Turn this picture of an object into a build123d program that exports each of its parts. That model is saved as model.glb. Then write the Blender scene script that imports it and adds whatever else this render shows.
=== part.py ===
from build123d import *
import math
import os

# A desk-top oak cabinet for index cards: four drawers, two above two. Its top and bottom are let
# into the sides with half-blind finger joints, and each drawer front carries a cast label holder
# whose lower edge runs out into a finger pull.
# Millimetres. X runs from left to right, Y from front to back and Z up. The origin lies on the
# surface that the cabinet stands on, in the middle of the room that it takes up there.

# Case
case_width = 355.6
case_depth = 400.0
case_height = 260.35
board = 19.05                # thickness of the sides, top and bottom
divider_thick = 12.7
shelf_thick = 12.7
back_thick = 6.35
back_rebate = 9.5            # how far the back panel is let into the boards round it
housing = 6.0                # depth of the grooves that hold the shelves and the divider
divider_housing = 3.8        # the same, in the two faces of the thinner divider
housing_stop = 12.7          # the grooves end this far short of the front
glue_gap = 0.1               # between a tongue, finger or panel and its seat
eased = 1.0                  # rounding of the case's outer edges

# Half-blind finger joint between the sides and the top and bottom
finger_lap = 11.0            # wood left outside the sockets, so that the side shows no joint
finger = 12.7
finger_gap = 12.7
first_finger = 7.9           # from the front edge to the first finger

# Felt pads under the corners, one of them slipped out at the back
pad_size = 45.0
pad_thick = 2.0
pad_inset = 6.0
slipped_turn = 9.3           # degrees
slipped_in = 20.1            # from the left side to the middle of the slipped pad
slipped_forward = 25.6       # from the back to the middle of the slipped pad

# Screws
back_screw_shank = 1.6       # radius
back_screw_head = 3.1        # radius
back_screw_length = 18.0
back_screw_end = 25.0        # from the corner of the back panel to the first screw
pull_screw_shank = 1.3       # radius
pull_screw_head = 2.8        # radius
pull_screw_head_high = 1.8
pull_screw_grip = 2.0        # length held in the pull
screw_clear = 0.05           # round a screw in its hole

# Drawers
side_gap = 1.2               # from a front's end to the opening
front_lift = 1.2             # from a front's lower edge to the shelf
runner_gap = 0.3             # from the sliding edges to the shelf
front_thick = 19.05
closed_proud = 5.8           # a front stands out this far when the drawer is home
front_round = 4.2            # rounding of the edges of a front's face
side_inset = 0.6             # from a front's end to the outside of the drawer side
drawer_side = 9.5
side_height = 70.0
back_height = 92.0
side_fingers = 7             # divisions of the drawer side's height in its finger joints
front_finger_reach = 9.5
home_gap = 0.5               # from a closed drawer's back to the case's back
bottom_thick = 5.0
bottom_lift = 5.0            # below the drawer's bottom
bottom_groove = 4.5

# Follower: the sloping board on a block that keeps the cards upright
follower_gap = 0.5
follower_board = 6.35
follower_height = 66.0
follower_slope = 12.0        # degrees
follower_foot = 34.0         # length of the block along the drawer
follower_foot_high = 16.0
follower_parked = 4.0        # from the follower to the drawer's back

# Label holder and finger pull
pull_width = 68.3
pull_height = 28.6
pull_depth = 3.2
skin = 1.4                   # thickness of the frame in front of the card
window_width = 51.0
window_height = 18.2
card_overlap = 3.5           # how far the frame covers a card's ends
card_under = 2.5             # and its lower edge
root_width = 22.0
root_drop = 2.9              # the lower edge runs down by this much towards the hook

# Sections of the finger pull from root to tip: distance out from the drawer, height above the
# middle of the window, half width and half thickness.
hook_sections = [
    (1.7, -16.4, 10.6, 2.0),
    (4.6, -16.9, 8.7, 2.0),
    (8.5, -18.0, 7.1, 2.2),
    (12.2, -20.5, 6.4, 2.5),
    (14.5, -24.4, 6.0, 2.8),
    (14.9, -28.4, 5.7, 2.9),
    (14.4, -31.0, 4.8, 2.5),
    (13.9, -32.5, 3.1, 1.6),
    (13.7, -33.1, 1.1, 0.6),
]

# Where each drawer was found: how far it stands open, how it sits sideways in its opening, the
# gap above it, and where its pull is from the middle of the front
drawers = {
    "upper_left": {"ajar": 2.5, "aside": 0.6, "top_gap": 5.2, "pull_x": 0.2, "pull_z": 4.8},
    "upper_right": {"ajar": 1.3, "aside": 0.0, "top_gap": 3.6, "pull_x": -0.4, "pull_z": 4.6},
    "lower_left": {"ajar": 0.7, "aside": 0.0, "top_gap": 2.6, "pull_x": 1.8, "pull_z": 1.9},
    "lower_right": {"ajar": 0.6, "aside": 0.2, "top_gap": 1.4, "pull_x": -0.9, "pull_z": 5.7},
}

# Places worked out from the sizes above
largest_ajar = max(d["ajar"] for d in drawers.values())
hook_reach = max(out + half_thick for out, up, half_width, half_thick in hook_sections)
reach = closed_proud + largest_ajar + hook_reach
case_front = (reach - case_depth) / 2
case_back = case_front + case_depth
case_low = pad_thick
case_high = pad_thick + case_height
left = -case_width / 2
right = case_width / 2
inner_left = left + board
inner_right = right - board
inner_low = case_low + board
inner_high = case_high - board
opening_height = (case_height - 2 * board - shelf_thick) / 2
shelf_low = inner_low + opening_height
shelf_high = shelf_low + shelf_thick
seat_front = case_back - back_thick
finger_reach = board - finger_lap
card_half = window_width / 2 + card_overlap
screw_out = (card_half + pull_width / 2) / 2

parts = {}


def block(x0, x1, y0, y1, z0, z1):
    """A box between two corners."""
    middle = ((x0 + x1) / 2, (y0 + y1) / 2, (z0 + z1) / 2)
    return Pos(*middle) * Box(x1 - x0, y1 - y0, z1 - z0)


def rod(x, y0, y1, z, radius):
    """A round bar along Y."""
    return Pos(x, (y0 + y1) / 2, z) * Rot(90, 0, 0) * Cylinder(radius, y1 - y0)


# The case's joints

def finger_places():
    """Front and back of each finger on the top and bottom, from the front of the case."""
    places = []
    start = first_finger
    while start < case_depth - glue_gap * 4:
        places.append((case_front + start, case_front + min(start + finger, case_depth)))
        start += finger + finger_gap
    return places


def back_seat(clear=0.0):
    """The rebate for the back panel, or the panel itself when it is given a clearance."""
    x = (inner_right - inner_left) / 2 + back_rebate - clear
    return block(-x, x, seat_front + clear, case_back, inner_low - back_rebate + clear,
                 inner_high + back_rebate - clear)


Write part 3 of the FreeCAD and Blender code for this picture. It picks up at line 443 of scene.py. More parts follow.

# Instruction
Take the material above and return all of it exactly.

# Written response
Turn this picture of an object into a build123d program that exports each of its parts. That model is saved as model.glb. Then write the Blender scene script that imports it and adds whatever else this render shows.
=== part.py ===
from build123d import *
import math
import os

# A desk-top oak cabinet for index cards: four drawers, two above two. Its top and bottom are let
# into the sides with half-blind finger joints, and each drawer front carries a cast label holder
# whose lower edge runs out into a finger pull.
# Millimetres. X runs from left to right, Y from front to back and Z up. The origin lies on the
# surface that the cabinet stands on, in the middle of the room that it takes up there.

# Case
case_width = 355.6
case_depth = 400.0
case_height = 260.35
board = 19.05                # thickness of the sides, top and bottom
divider_thick = 12.7
shelf_thick = 12.7
back_thick = 6.35
back_rebate = 9.5            # how far the back panel is let into the boards round it
housing = 6.0                # depth of the grooves that hold the shelves and the divider
divider_housing = 3.8        # the same, in the two faces of the thinner divider
housing_stop = 12.7          # the grooves end this far short of the front
glue_gap = 0.1               # between a tongue, finger or panel and its seat
eased = 1.0                  # rounding of the case's outer edges

# Half-blind finger joint between the sides and the top and bottom
finger_lap = 11.0            # wood left outside the sockets, so that the side shows no joint
finger = 12.7
finger_gap = 12.7
first_finger = 7.9           # from the front edge to the first finger

# Felt pads under the corners, one of them slipped out at the back
pad_size = 45.0
pad_thick = 2.0
pad_inset = 6.0
slipped_turn = 9.3           # degrees
slipped_in = 20.1            # from the left side to the middle of the slipped pad
slipped_forward = 25.6       # from the back to the middle of the slipped pad

# Screws
back_screw_shank = 1.6       # radius
back_screw_head = 3.1        # radius
back_screw_length = 18.0
back_screw_end = 25.0        # from the corner of the back panel to the first screw
pull_screw_shank = 1.3       # radius
pull_screw_head = 2.8        # radius
pull_screw_head_high = 1.8
pull_screw_grip = 2.0        # length held in the pull
screw_clear = 0.05           # round a screw in its hole

# Drawers
side_gap = 1.2               # from a front's end to the opening
front_lift = 1.2             # from a front's lower edge to the shelf
runner_gap = 0.3             # from the sliding edges to the shelf
front_thick = 19.05
closed_proud = 5.8           # a front stands out this far when the drawer is home
front_round = 4.2            # rounding of the edges of a front's face
side_inset = 0.6             # from a front's end to the outside of the drawer side
drawer_side = 9.5
side_height = 70.0
back_height = 92.0
side_fingers = 7             # divisions of the drawer side's height in its finger joints
front_finger_reach = 9.5
home_gap = 0.5               # from a closed drawer's back to the case's back
bottom_thick = 5.0
bottom_lift = 5.0            # below the drawer's bottom
bottom_groove = 4.5

# Follower: the sloping board on a block that keeps the cards upright
follower_gap = 0.5
follower_board = 6.35
follower_height = 66.0
follower_slope = 12.0        # degrees
follower_foot = 34.0         # length of the block along the drawer
follower_foot_high = 16.0
follower_parked = 4.0        # from the follower to the drawer's back

# Label holder and finger pull
pull_width = 68.3
pull_height = 28.6
pull_depth = 3.2
skin = 1.4                   # thickness of the frame in front of the card
window_width = 51.0
window_height = 18.2
card_overlap = 3.5           # how far the frame covers a card's ends
card_under = 2.5             # and its lower edge
root_width = 22.0
root_drop = 2.9              # the lower edge runs down by this much towards the hook

# Sections of the finger pull from root to tip: distance out from the drawer, height above the
# middle of the window, half width and half thickness.
hook_sections = [
    (1.7, -16.4, 10.6, 2.0),
    (4.6, -16.9, 8.7, 2.0),
    (8.5, -18.0, 7.1, 2.2),
    (12.2, -20.5, 6.4, 2.5),
    (14.5, -24.4, 6.0, 2.8),
    (14.9, -28.4, 5.7, 2.9),
    (14.4, -31.0, 4.8, 2.5),
    (13.9, -32.5, 3.1, 1.6),
    (13.7, -33.1, 1.1, 0.6),
]

# Where each drawer was found: how far it stands open, how it sits sideways in its opening, the
# gap above it, and where its pull is from the middle of the front
drawers = {
    "upper_left": {"ajar": 2.5, "aside": 0.6, "top_gap": 5.2, "pull_x": 0.2, "pull_z": 4.8},
    "upper_right": {"ajar": 1.3, "aside": 0.0, "top_gap": 3.6, "pull_x": -0.4, "pull_z": 4.6},
    "lower_left": {"ajar": 0.7, "aside": 0.0, "top_gap": 2.6, "pull_x": 1.8, "pull_z": 1.9},
    "lower_right": {"ajar": 0.6, "aside": 0.2, "top_gap": 1.4, "pull_x": -0.9, "pull_z": 5.7},
}

# Places worked out from the sizes above
largest_ajar = max(d["ajar"] for d in drawers.values())
hook_reach = max(out + half_thick for out, up, half_width, half_thick in hook_sections)
reach = closed_proud + largest_ajar + hook_reach
case_front = (reach - case_depth) / 2
case_back = case_front + case_depth
case_low = pad_thick
case_high = pad_thick + case_height
left = -case_width / 2
right = case_width / 2
inner_left = left + board
inner_right = right - board
inner_low = case_low + board
inner_high = case_high - board
opening_height = (case_height - 2 * board - shelf_thick) / 2
shelf_low = inner_low + opening_height
shelf_high = shelf_low + shelf_thick
seat_front = case_back - back_thick
finger_reach = board - finger_lap
card_half = window_width / 2 + card_overlap
screw_out = (card_half + pull_width / 2) / 2

parts = {}


def block(x0, x1, y0, y1, z0, z1):
    """A box between two corners."""
    middle = ((x0 + x1) / 2, (y0 + y1) / 2, (z0 + z1) / 2)
    return Pos(*middle) * Box(x1 - x0, y1 - y0, z1 - z0)


def rod(x, y0, y1, z, radius):
    """A round bar along Y."""
    return Pos(x, (y0 + y1) / 2, z) * Rot(90, 0, 0) * Cylinder(radius, y1 - y0)


# The case's joints

def finger_places():
    """Front and back of each finger on the top and bottom, from the front of the case."""
    places = []
    start = first_finger
    while start < case_depth - glue_gap * 4:
        places.append((case_front + start, case_front + min(start + finger, case_depth)))
        start += finger + finger_gap
    return places


def back_seat(clear=0.0):
    """The rebate for the back panel, or the panel itself when it is given a clearance."""
    x = (inner_right - inner_left) / 2 + back_rebate - clear
    return block(-x, x, seat_front + clear, case_back, inner_low - back_rebate + clear,
                 inner_high + back_rebate - clear)


Write part 3 of the FreeCAD and Blender code for this picture. It picks up at line 443 of scene.py. More parts follow.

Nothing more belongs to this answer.